By the Central Limit Theorem, $\sqrt{uN}\bigl( \frac{B_i}{N} - \frac{1}{u} \bigr)$ is approximately normally distributed with mean $0$ and variance $uN \mathrm{Var}[B_i/N] \approx 1$. While the $B_i$ are not independent, it still seems reasonable to approximate

$\hat{S} = uN \sum_{i=1}^u \bigl( \frac{B_i}{N} - \frac{1}{u} \bigr)^2$

as the sum of the squares of $u$ standard normal variables, i.e. as the $\chi^2$ distribution with $u$ degrees of freedom.
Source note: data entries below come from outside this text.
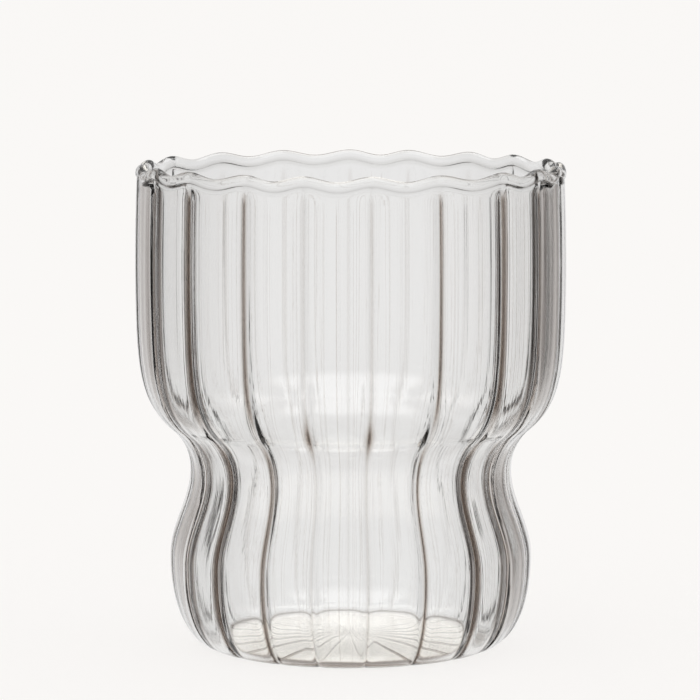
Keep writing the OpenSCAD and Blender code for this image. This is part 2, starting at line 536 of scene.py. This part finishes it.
def addCamera(view):
    data = bpy.data.cameras.new("photo_camera")
    data.sensor_width = view["sensorWidth"]
    data.lens = view["focalPixels"] / view["picturePixels"] * data.sensor_width
    data.clip_start = view["clipStart"]
    camera = bpy.data.objects.new("photo_camera", data)
    camera.location = (-view["left"] * mm, -view["distance"] * mm, view["height"] * mm)
    camera.rotation_euler = (math.radians(90 - view["pitch"]), 0, 0)
    bpy.context.collection.objects.link(camera)
    bpy.context.scene.camera = camera
    return camera


# the studio, in metres: a pale floor and background, and one soft lamp
studio = {
    "paper": (0.956, 0.939, 0.922),
    "floorSize": 20.0,
    "shadowShare": 0.12,        # share of the floor's tone that comes from the lamp, so that a shadow stays
    "ambient": 0.97,
    "lampPower": 4.0,
    "lampSize": 1.6,
    "lampPlace": (-0.9, -0.9, 2.4),
}


def lookingRays(shader):
    # 1 for the camera's rays and for those that it sees in the glass
    rays = shader.node("ShaderNodeLightPath")
    seen = rays.output("Is Camera Ray")
    for kind in ("Is Glossy Ray", "Is Transmission Ray"):
        seen = seen.largest(rays.output(kind))
    return seen


def addWorld(light):
    world = bpy.data.worlds.new("studio")
    bpy.context.scene.world = world
    world.use_nodes = True
    shader = Shader(world.node_tree)
    soft = shader.node("ShaderNodeBackground", {}, {"Color": (1, 1, 1, 1), "Strength": light["ambient"]})
    white = shader.node("ShaderNodeBackground", {}, {"Color": light["paper"] + (1,), "Strength": 1.0})
    mixed = shader.node("ShaderNodeMixShader", {}, [lookingRays(shader), soft, white])
    shader.node("ShaderNodeOutputWorld", {}, {"Surface": mixed})


def paperMaterial(light):
    # for the camera the paper shows its own colour, with some of the lamp's light and the shadow left in
    material, shader = newMaterial("paper")
    matt = shader.node("ShaderNodeBsdfDiffuse", {}, {"Color": light["paper"] + (1,)})
    white = shader.node("ShaderNodeEmission", {}, {"Color": light["paper"] + (1,), "Strength": 1.0})
    seen = lookingRays(shader) * (1 - light["shadowShare"])
    mixed = shader.node("ShaderNodeMixShader", {}, [seen, matt, white])
    shader.node("ShaderNodeOutputMaterial", {}, {"Surface": mixed})
    return material


def addFloor(light):
    size = light["floorSize"]
    corners = [(-size, -size, 0), (size, -size, 0), (size, size, 0), (-size, size, 0)]
    mesh = bpy.data.meshes.new("floor")
    mesh.from_pydata(corners, [], [[0, 1, 2, 3]])
    mesh.materials.append(paperMaterial(light))
    floor = bpy.data.objects.new("floor", mesh)
    bpy.context.collection.objects.link(floor)
    floor.visible_transmission = False
    floor.visible_glossy = False


def addLamp(light):
    lamp = bpy.data.lights.new("soft_lamp", "AREA")
    lamp.shape = "DISK"
    lamp.size = light["lampSize"]
    lamp.energy = light["lampPower"]
    hung = bpy.data.objects.new("soft_lamp", lamp)
    hung.location = light["lampPlace"]
    hung.rotation_euler = (-Vector(light["lampPlace"])).to_track_quat("-Z", "Y").to_euler()
    bpy.context.collection.objects.link(hung)


def addSeenInGlass(name, points, faces, colours, material):
    # a piece of the studio that only the glass shows, with the colours of its points
    mesh = bpy.data.meshes.new(name)
    mesh.from_pydata(points, [], faces)
    tone = mesh.color_attributes.new("tone", "FLOAT_COLOR", "POINT")
    tone.data.foreach_set("color", colours)
    mesh.materials.append(material)
    thing = bpy.data.objects.new(name, mesh)
    bpy.context.collection.objects.link(thing)
    thing.visible_camera = False
    thing.visible_diffuse = False
    thing.visible_shadow = False
    return thing


def litMaterial():
    material, shader = newMaterial("tent_cloth")
    colour = shader.node("ShaderNodeAttribute", {"attribute_name": "tone"})
    lit = shader.node("ShaderNodeEmission", {}, {"Color": colour, "Strength": 1.0})
    shader.node("ShaderNodeOutputMaterial", {}, {"Surface": lit})
    return material


# a tent of light round the glass, pale all round and with a soft box overhead, in metres
tent = {
    "radius": 2.0,
    "across": 240,
    "down": 120,
    # its colour by degrees above level
    "tones": [
        (-90, (0.92, 0.91, 0.88)),
        (-80, (0.92, 0.91, 0.88)),
        (-75, (0.34, 0.31, 0.29)),
        (-53, (0.34, 0.31, 0.29)),
        (-46, (0.83, 0.82, 0.80)),
        (-25, (0.82, 0.815, 0.81)),
        (-12, (0.82, 0.82, 0.82)),
        (-5, (0.82, 0.815, 0.815)),
        (0, (0.81, 0.805, 0.805)),
        (10, (0.75, 0.745, 0.74)),
        (25, (0.66, 0.655, 0.65)),
        (40, (0.50, 0.49, 0.48)),
        (52, (2.20, 2.20, 2.20)),
        (90, (2.20, 2.20, 2.20)),
    ],
}


def addTent(dome, material):
    degrees = [tone[0] for tone in dome["tones"]]
    channels = [[tone[1][i] for tone in dome["tones"]] for i in range(3)]
    points, colours = [], []
    for row in range(dome["down"] + 1):
        raised = math.pi * (0.5 - row / dome["down"])
        colour = [float(np.interp(math.degrees(raised), degrees, channel)) for channel in channels]
        for column in range(dome["across"]):
            turned = 2 * math.pi * column / dome["across"]
            out = math.cos(raised)
            points.append([out * math.sin(turned), out * math.cos(turned), math.sin(raised)])
            colours += colour + [1.0]
    points = (np.array(points) * dome["radius"]).tolist()
    addSeenInGlass("tent", points, ringFaces(dome["down"] + 1, dome["across"]), colours, material)


# sheer cloths that stand close round the glass and turn with the camera: dark at the sides
cloths = {
    "radius": 0.200,            # metres
    "across": 360,
    "warmth": (1.12, 1.0, 0.92),
    # the strength of the cloths at each height in metres
    "strengths": [
        (-1.0, 0),
        (-0.13, 0),
        (-0.08, 0.82),
        (0.0, 0.82),
        (0.03, 1),
        (0.7, 1),
        (0.8, 0),
        (3.0, 0),
    ],
    # the share of the tent's light that they let through, by degrees from straight ahead
    "tones": [
        (0, 1.00),
        (36, 1.00),
        (40, 0.65),
        (46, 0.60),
        (51, 0.48),
        (55, 0.26),
        (57, 0.04),
        (59, 0.28),
        (63, 0.32),
        (66, 0.02),
        (70, 0.01),
        (74, 0.22),
        (80, 0.30),
        (88, 0.10),
        (95, 0.10),
        (110, 0.50),
        (125, 1.00),
        (180, 1.00),
    ],
}


def sheerMaterial():
    material, shader = newMaterial("sheer_cloth")
    colour = shader.node("ShaderNodeAttribute", {"attribute_name": "tone"})
    sheer = shader.node("ShaderNodeBsdfTransparent", {}, {"Color": colour})
    shader.node("ShaderNodeOutputMaterial", {}, {"Surface": sheer})
    return material


def addCloths(sides, camera):
    degrees, shades = zip(*sides["tones"])
    points, colours = [], []
    for z, strength in sides["strengths"]:
        for column in range(sides["across"]):
            turned = 2 * math.pi * column / sides["across"]
            points.append([sides["radius"] * math.sin(turned), sides["radius"] * math.cos(turned), z])
            fromAhead = math.degrees(min(turned, 2 * math.pi - turned))
            shade = between(1.0, float(np.interp(fromAhead, degrees, shades)), strength)
            colours += [shade * between(1.0, warmth, 1 - shade) for warmth in sides["warmth"]] + [1.0]
    faces = ringFaces(len(sides["strengths"]), sides["across"])
    hung = addSeenInGlass("side_cloths", points, faces, colours, sheerMaterial())
    turn = hung.constraints.new("COPY_ROTATION")
    turn.target = camera
    turn.use_x = False
    turn.use_y = False


# a painted pool of light close round the foot, brighter than the paper and seen only in the glass, in
# metres
lightPoolUnder = {
    "radius": 0.0252,
    "drop": 0.0002,             # how far it lies below the foot
    "rings": 12,
    "across": 96,
    "middle": (1.42, 1.38, 1.30),
    "edge": (0.95, 0.94, 0.91),
    "edgeShare": 0.93,          # share of the radius from which it fades into the edge's colour
}


# lays the painted pool of light under the foot, which only the glass shows
def addLightPoolUnder(paper, material):
    rings, around = paper["rings"], paper["across"]
    points, colours = [[0, 0, 0]], list(paper["middle"]) + [1.0]
    for ring in range(1, rings + 1):
        share = ring / rings
        fade = float(smoothShare(share, paper["edgeShare"], 1.0))
        colour = [between(middle, edge, fade) for middle, edge in zip(paper["middle"], paper["edge"])]
        for column in range(around):
            turned = 2 * math.pi * column / around
            points.append([share * math.sin(turned), share * math.cos(turned), 0])
            colours += colour + [1.0]
    points = (np.array(points) * paper["radius"]).tolist()
    faces = [[0, 1 + (column + 1) % around, 1 + column] for column in range(around)]
    faces += ringFaces(rings, around, 1)
    laid = addSeenInGlass("light_pool_under_glass", points, faces, colours, material)
    laid.location = (0, 0, -paper["drop"])


camera = addCamera(photoView)
addWorld(studio)
addFloor(studio)
addLamp(studio)
lit = litMaterial()
addTent(tent, lit)
addCloths(cloths, camera)
addLightPoolUnder(lightPoolUnder, lit)
print("studio made")

body = bpy.data.objects.new("fluted_glass", glassMesh(glass))
bpy.context.collection.objects.link(body)
body.data.materials.append(clearGlassMaterial(clearGlass))
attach(body, "root")
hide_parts("glass")
print("glass made")
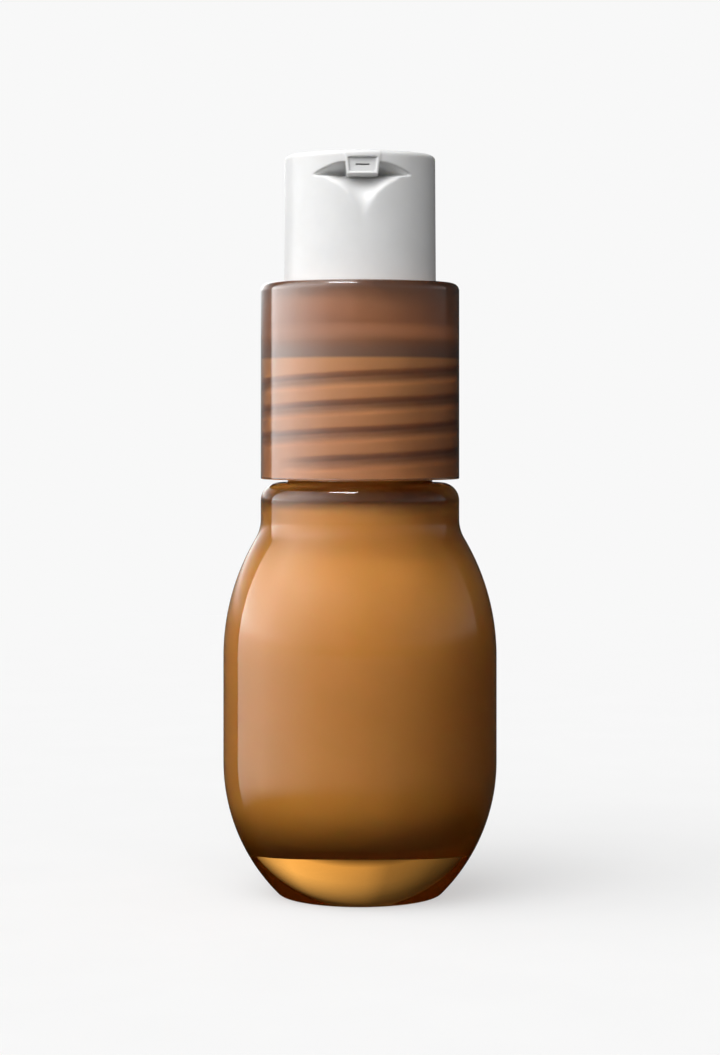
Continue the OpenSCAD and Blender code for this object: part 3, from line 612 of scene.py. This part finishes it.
def closure_shell():
    """A clear outer layer over an opaque inner face, which carries the thread."""
    outside = closure_outside()
    well = corner(WELL_MOUTH, WELL_LIP, (WELL_R, WEB_TOP), WELL_SOFT, 3)
    well += line((WELL_R, CLOSURE_TOP - WELL_FLAT), (WELL_R, WEB_TOP + WELL_FLAT), 1.5)
    well += flare()
    bore = line((CLOSURE_BORE, WEB_Z - FLARE_UNDER), (CLOSURE_BORE, CLOSURE_Z + BORE_FLAT), 0.1)
    rim = corner((CLOSURE_BORE, CLOSURE_TOP), (CLOSURE_BORE, CLOSURE_Z), (DRUM_R, CLOSURE_Z), RIM_IN, 4)
    bore_start = len(clean(outside + well))
    bore_end = len(clean(outside + well + bore))
    relief = thread(range(bore_start, bore_end), -CLOSURE_RELIEF, CLOSURE_THREAD)
    inner = range(len(outside) - 1, bore_end)
    o = lathe("closure_shell", clean(outside + well + bore + rim), SIDES, relief, closed=True, inner=inner)
    o.data.materials.append(RESIN)
    o.data.materials.append(CORE)
    return o


def closure_web():
    """The disc inside the closure that holds the pump down."""
    hole_top, hole_low = (WEB_HOLE, WEB_TOP), (WEB_HOLE, WEB_Z)
    outline = corner((CLOSURE_BORE, WEB_TOP), hole_top, hole_low, WEB_SOFT, 3)
    outline += corner(hole_top, hole_low, (CLOSURE_BORE, WEB_Z), WEB_SOFT, 3)
    outline += [(WEB_MID, WEB_Z), (CLOSURE_BORE - WEB_FLAT, WEB_Z)]
    outline += [(r - WEB_GAP, z) for r, z in flare()[::-1] if WEB_Z < z < WEB_TOP + WEB_FLAT]
    outline += [(WELL_R - WEB_FLAT, WEB_TOP), (WEB_MID, WEB_TOP)]
    o = lathe("closure_web", clean(outline), WEB_SIDES, closed=True)
    o.data.materials.append(CORE)
    return o


def closure():
    """The screw closure: its shell and its web turn together."""
    for piece in (closure_shell(), closure_web()):
        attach(piece, "closure_body")
        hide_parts("closure")


# Press cap: rows of points round its axis, each row a set of angles from the front, radii and a height
def scoop_radius(z):
    """Radius of the scoop round its own axis at a height, or 0 where there is none."""
    if z < SCOOP_Z or z > DOME_Z + DOME_R:
        return 0.0
    if z < SCOOP_CUT:
        return SCOOP_R - math.sqrt(max(SCOOP_ARC ** 2 - (z - SCOOP_Z) ** 2, 0))
    return min(SCOOP_R, math.sqrt(max(DOME_R ** 2 - (z - DOME_Z) ** 2, 0)))


def scoop_back_radius(z):
    """Radius of the face behind the scoop, inside the cap, or 0 where there is none."""
    arc_r = SCOOP_ARC - CAP_WALL
    if z < SCOOP_Z:
        return 0.0
    if z < SCOOP_Z + arc_r - BACK_END:
        return SCOOP_R - math.sqrt(arc_r ** 2 - (z - SCOOP_Z) ** 2)
    return SCOOP_R + CAP_WALL


def to_circle(phi, rho):
    """Way from the cap's axis to a circle of radius rho round the scoop's axis, or a large number."""
    side = SCOOP_Y * np.sin(phi)
    met = (np.abs(side) < rho) & (np.cos(phi) > 0)
    return np.where(met, SCOOP_Y * np.cos(phi) - np.sqrt(np.maximum(rho * rho - side * side, 0)), 1e3)


def cap_skin(z):
    """Radius of the slightly tapered skirt."""
    return CAP_R + (CAP_TOP_R - CAP_R) * (z - CAP_Z) / (CAP_TOP - CAP_Z)


def half_width(z, start, height, low, top):
    """Half the width of an upright trapezoid at a height, held at its ends below and above."""
    return (low + (top - low) * min(max((z - start) / height, 0), 1)) / 2


def mouth_half(z):
    """Half the width of the mouth."""
    return half_width(z, MOUTH_Z, MOUTH_H, MOUTH_LOW, MOUTH_TOP)


def spout_half(z):
    """Half the width of the spout."""
    return half_width(z, SPOUT_Z, SPOUT_H, SPOUT_LOW, SPOUT_TOP)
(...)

This distribution has variance $2u$, so we have $\mathrm{Var}[\hat{S}] \approx 2u$. Undoing the scaling we get

$\mathrm{Var}[S] \approx \frac{2u}{u^2N^2} = \frac{2}{uN^2}$.

The standard deviation in $S$ is then $\frac{1}{N} \sqrt{\frac{2}{u}}$. Therefore increasing number of samples by a factor of $f$ reduces the standard deviation by the same factor. Moreover, we use fewer samples: $N$ rather than $2N$.

### Simulations

Data from simulation suggest these approximations work well in practice. For instance, with $u = 100$ urns and $N = 1000$ samples, the mean of $H/N$ over $1000$ repetitions of the sampling experiment was $0.01014$, with standard deviation $3.1354 \times 10^{-3}$; the mean of $S/N$ was $0.01099 \approx 1/u + 1/N$, with standard deviation $1.4101 \times 10^{-4}$. Increasing the number of samples to $10000$ reduced the standard deviations for $H/N$ and $S/N$ to $1.0114 \times 10^{-3}$ and $1.4176 \times 10^{-5}$, respectively, agreeing with the prediction above. For more skewed distributions of balls into urns the standard deviation of $S/N$ is still far less than for $H/N$, but the improvement on increasing the number of samples is less dramatic.